Ihor (Tiulen): «There were also model boats at the game. So we went at night to steal them — the whole young line-up. On the way we ran into the older lads, who were going to drag away the gates of Novgorod. And on the way back we met them again — when we were running with those «drakkars»… and one of us fell.»
Anton Trubnikov: «I remember the roads there were rivers. We’re sitting on the road, a «drakkar» sails past, and they shout from it: «You’re sitting on a river!». And we shout back: «And you’re sitting on heroin!»
Ihor Hrankov: «There was another funny moment. We’re walking down a road, and three guys in kilts come at us. «Who are you?» — «We’re Scots!». At the «Hardarika» game! We charged at them — and they unexpectedly committed a triple in-game suicide.»
Anton Trubnikov: «There was a funny moment tied to the tavern. We hired people serving time in the «country of the dead» (the «mortyak») to work there. Since the tavern was ours, they worked in our camp. We treated them well, but they worked. I remember once I pulled a guy out of the mortyak who’d refused to be taken prisoner and slit his own throat. So one way or another — he ended up working for us.
The game was fun and epic. We played beautifully, talked plenty. I had a good duel with one of the Belgorod players.
One of the fun moments of that game was the «five minutes of anarchy» we held in our camp. We shouted, threw rags and eggs around — basically «let off steam» completely.

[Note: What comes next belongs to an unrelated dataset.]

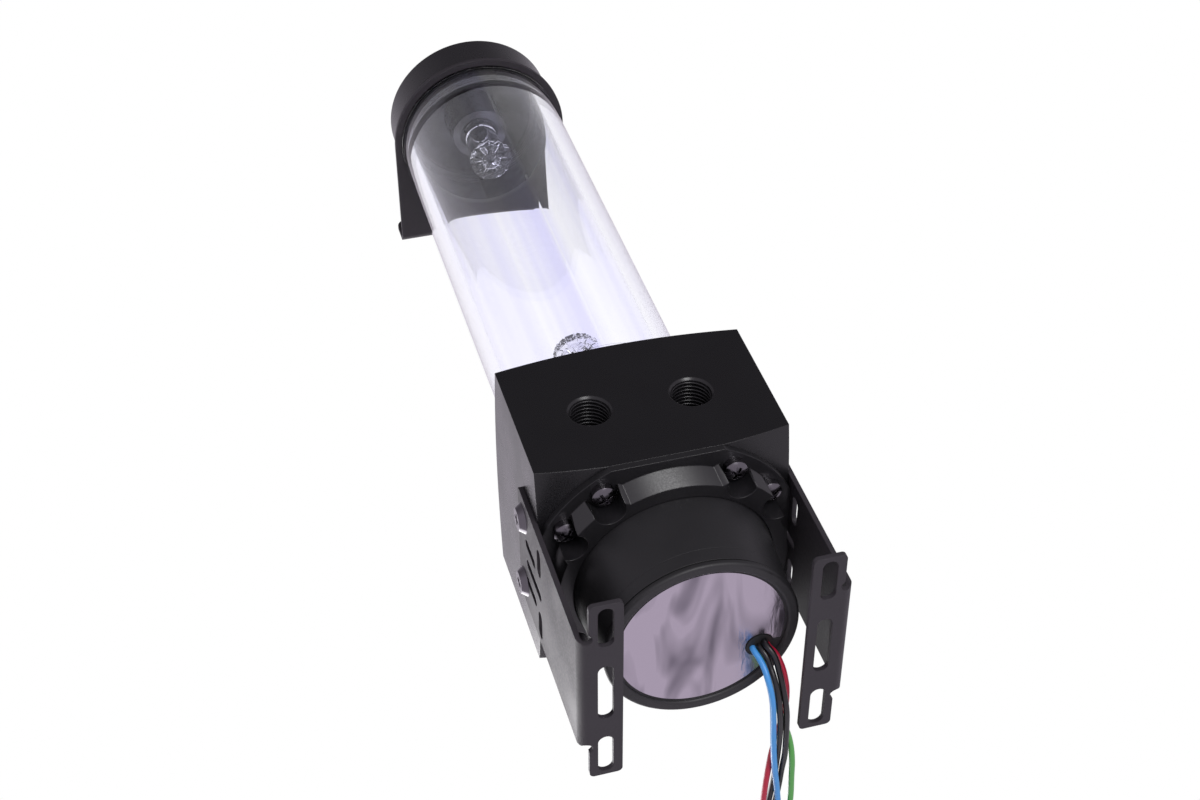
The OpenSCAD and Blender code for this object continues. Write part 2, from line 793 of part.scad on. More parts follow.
// One foot for the +Y side: an upright plate, a bend, and a slotted strip to stand on
module foot() {
    color("dimgray")
        difference() {
            union() {
                translate([0, half_w + sheet_t, 0])
                    rotate([90, 0, 0]) linear_extrude(sheet_t) upright_shape();
                translate([0, bend_y, bend_out_r])
                    rotate([0, 90, 0]) rotate([0, 0, 90])
                        linear_extrude(2 * foot_half, center = true) mirror([1, 0]) bend_shape();
                linear_extrude(sheet_t)
                    difference() {
                        round_rectangle([-strip_half, strip_in], [strip_half, bend_y], strip_corner_r);
                        translate([0, slot_y]) slot_shape(slot_mid_l, slot_w);
                        for (side = [-1, 1])
                            translate([side * slot_x, slot_y]) slot_shape(slot_end_l, slot_w);
                    }
            }
            for (side = [-1, 1])
                translate([side * relief_x, bend_y + 0.8, -cut]) cylinder(r = relief_r, h = 5);
        }
}

module upright_shape() {
    difference() {
        union() {
            round_rectangle([-foot_half, bend_out_r], [foot_half, foot_top], strip_corner_r);
            translate([-foot_half, bend_out_r]) square([2 * foot_half, 10]);
        }
        for (s = slits)
            translate([s[0], (s[1] + s[2]) / 2]) rotate(90) slot_shape(s[2] - s[1], slit_w);
        for (s = level_slots)
            translate([(s[0] + s[1]) / 2, s[2]]) slot_shape(s[1] - s[0], level_slot_w);
        for (x = [-foot_screw_x, foot_screw_x])
            translate([x, foot_screw_z]) circle(r = foot_screw_r);
    }
}

module right_foot() {
    foot();
}

module left_foot() {
    mirror([0, 1, 0]) foot();
}

module foot_screws() {
    color("silver")
        for (side = [-1, 1], x = [-foot_screw_x, foot_screw_x])
            translate([x, side * (half_w + sheet_t), foot_screw_z])
                rotate([side * 90, 0, 0])
                    difference() {
                        union() {
                            cylinder(r = foot_screw_r, h = foot_screw_l);
                            translate([0, 0, -foot_head_h])
                                cylinder(r1 = foot_head_r - 1.4, r2 = foot_head_r, h = foot_head_h);
                        }
                        translate([0, 0, -foot_head_h]) cross_recess();
                    }
}

// The eight corners of a lead's section at one point of its route
function lead_ring(route, i, across) =
    let (
        before = route[max(i - 1, 0)],
        after = route[min(i + 1, len(route) - 1)],
        along = (after - before) / norm(after - before),
        side = cross(along, across) / norm(cross(along, across)),
        up = cross(side, along)
    )
    [for (k = [0:lead_sides - 1])
        route[i] + lead_r * (cos(k * 360 / lead_sides) * side + sin(k * 360 / lead_sides) * up)];

// A plain round tube along a route. across is a direction the route never runs in.
module lead_tube(route, across) {
    rings = len(route);
    corners = [for (i = [0:rings - 1]) each lead_ring(route, i, across)];
    walls = [for (i = [0:rings - 2], k = [0:lead_sides - 1])
        let (n = (k + 1) % lead_sides, a = i * lead_sides, b = a + lead_sides)
        [a + k, b + k, b + n, a + n]];
    last = (rings - 1) * lead_sides;
    ends = [
        [for (k = [0:lead_sides - 1]) k],
        [for (k = [lead_sides - 1:-1:0]) last + k]
    ];
    polyhedron(points = corners, faces = concat(walls, ends));
}

// The stretch of a lead from its coil to its plug, which side (+1 or -1) of the coil it runs to
function tail_route(coil_y, level, plug_x, plug_y, plug_z) =
    let (x = coil_x - coil_r, z = level * coil_step + coil_end_z, run = plug_y - coil_y)
    [
        [x, coil_y, z],
        [x, coil_y + run * 0.25, z - 0.2],
        [(x + plug_x) / 2, coil_y + run * 0.6, (z + plug_z) / 2],
        [plug_x, coil_y + run * 0.9, plug_z],
        [plug_x, plug_y, plug_z]
    ];

module lead(route, coil_y, level, plug_x, plug_y, plug_z) {
    lead_tube(route, [0, 1, 0]);
    lead_tube(tail_route(coil_y, level, plug_x, plug_y, plug_z), [0, 0, 1]);
}

// One lead's wound-up turns, stacked on each other. The coils of one plug's leads lie one above the next.
module lead_coil(coil_y, level) {
    translate([coil_x, coil_y, level * coil_step])
        rotate_extrude() {
            translate([coil_r - lead_r, lead_r]) square([lead_d, coil_h - lead_d]);
            for (z = [lead_r, coil_h - lead_r])
                translate([coil_r, z]) circle(r = lead_r, $fn = 24);
        }
}

module lead_red() {
    color("crimson")
        lead(red_route, power_coil_y, 0, power_plug_x + power_pin_pitch / 2, power_plug_y,
            power_plug_size[2] / 2);
}

module lead_power_black() {
    color("black")
        lead(power_black_route, power_coil_y, 1,
            power_plug_x - power_pin_pitch / 2, power_plug_y, power_plug_size[2] / 2);
}

module lead_signal_black() {
    color("black")
        lead(signal_black_route, signal_coil_y, 2,
            signal_plug_x - signal_pin_pitch * 1.5, signal_plug_y, signal_plug_size[2] / 2);
}

module lead_blue() {
    color("deepskyblue")
        lead(blue_route, signal_coil_y, 1,
            signal_plug_x - signal_pin_pitch / 2, signal_plug_y, signal_plug_size[2] / 2);
}

module lead_green() {
    color("limegreen")
        lead(green_route, signal_coil_y, 0,
            signal_plug_x + signal_pin_pitch / 2, signal_plug_y, signal_plug_size[2] / 2);
}

module coil_red() {
    color("crimson") lead_coil(power_coil_y, 0);
}

module coil_power_black() {
    color("black") lead_coil(power_coil_y, 1);
}

module coil_signal_black() {
    color("black") lead_coil(signal_coil_y, 2);
}

module coil_blue() {
    color("deepskyblue") lead_coil(signal_coil_y, 1);
}

module coil_green() {
    color("limegreen") lead_coil(signal_coil_y, 0);
}

// Four-way supply plug: its wires enter on the +Y face and its pins stand out of the -Y face
module power_plug() {
    color("white")
        translate([power_plug_x - power_plug_size[0] / 2, power_plug_y - power_plug_size[1], 0])
            difference() {
                cube(power_plug_size);
                translate([1, -cut, 1])
                    cube([power_plug_size[0] - 2, power_pin_out + cut, power_plug_size[2] - 2]);
            }
}

module power_pins() {
    color("silver")
        for (place = [-1.5:1.5])
            translate([power_plug_x + place * power_pin_pitch, power_plug_y - power_plug_size[1] + 0.8,
                power_plug_size[2] / 2])
                rotate([-90, 0, 0]) cylinder(r = power_pin_r, h = power_pin_out - 0.8);
}

// Four-way fan plug with one square socket to each lead, open on the +Y face
module signal_plug() {
    color("white")
        translate([signal_plug_x - signal_plug_size[0] / 2, signal_plug_y, 0])
            difference() {
                cube(signal_plug_size);
                for (place = [0:3])
                    translate([
                        signal_plug_size[0] / 2 + (place - 1.5) * signal_pin_pitch - 0.7,
                        signal_plug_size[1] - 8, signal_plug_size[2] / 2 - 0.7
                    ])
                        cube([1.4, 8 + cut, 1.4]);
            }
}

pump_top();
reservoir_tube();
lower_tube_seal();
riser_nozzle();
top_bracket();
top_cap();
upper_tube_seal();
cap_nozzle();
fill_plug();
fill_plug_seal();
clamp_ring();
clamp_screws();
pump_can();
bottom_cover();
foil_label();
pump_seal();
separation_cup();
bearing_ball();
rotor();
impeller();
stator_core();
stator_coils();
circuit_board();
lead_grommet();
left_foot();
right_foot();
foot_screws();
lead_red();
lead_power_black();
lead_signal_black();
lead_blue();
lead_green();
coil_red();
coil_power_black();
coil_signal_black();
coil_blue();
coil_green();
power_plug();
power_pins();
signal_plug();
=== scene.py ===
# Coolant pump with a clear tube reservoir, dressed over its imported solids.
import math

import bpy
from mathutils import Matrix, Vector


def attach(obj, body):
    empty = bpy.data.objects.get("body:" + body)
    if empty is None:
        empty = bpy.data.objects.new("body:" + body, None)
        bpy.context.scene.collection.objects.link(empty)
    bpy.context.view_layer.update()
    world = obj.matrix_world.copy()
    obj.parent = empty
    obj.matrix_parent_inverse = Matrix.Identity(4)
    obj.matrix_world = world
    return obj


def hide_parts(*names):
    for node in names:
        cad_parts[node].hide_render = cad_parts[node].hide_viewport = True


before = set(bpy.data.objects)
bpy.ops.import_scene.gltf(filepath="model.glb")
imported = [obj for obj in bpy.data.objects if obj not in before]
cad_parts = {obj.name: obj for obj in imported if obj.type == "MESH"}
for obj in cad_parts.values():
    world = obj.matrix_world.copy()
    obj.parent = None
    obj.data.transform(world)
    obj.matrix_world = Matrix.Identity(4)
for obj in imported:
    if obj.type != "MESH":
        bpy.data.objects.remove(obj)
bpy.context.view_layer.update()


# ---------------------------------------------------------------- Camera
# A long-lens view from below the pump end, looking up along the tube to the cap.
# The unit stands on Z = 0, so the camera is under the face that the feet stand on.
camera_data = bpy.data.cameras.new("studio_camera")
camera_data.sensor_width = 36.0
camera_data.lens = 59.715
camera_data.clip_start = 0.01
camera_data.clip_end = 20
camera = bpy.data.objects.new("studio_camera", camera_data)
bpy.context.scene.collection.objects.link(camera)
camera_right = Vector((-0.001808, 0.961231, -0.275740))
camera_up = Vector((0.762974, 0.179572, 0.620987))
camera_back = Vector((0.646427, -0.209260, -0.733718))
camera.matrix_world = Matrix((
    (camera_right.x, camera_up.x, camera_back.x, 0.408617),
    (camera_right.y, camera_up.y, camera_back.y, -0.131328),
    (camera_right.z, camera_up.z, camera_back.z, -0.345513),
    (0, 0, 0, 1),
))
bpy.context.scene.camera = camera
bpy.context.scene.view_settings.view_transform = "Standard"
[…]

That same time we ran our own small festival. There was an evening feast, a tournament during the day — everything as it should be.
Then came the summer of 2003. And it was the summer of revelations. I had a job, and my boss had a laptop. The laptop had dial-up — the most advanced internet access of the day. Hard to believe now, isn’t it? I went on Yandex for the first time — I didn’t even know what it was. Yandex took me to TozheForum — and there I saw stacks of beautiful photos from «Vyborg». I was in awe — what fights, everyone in beautiful armour. We had to go!»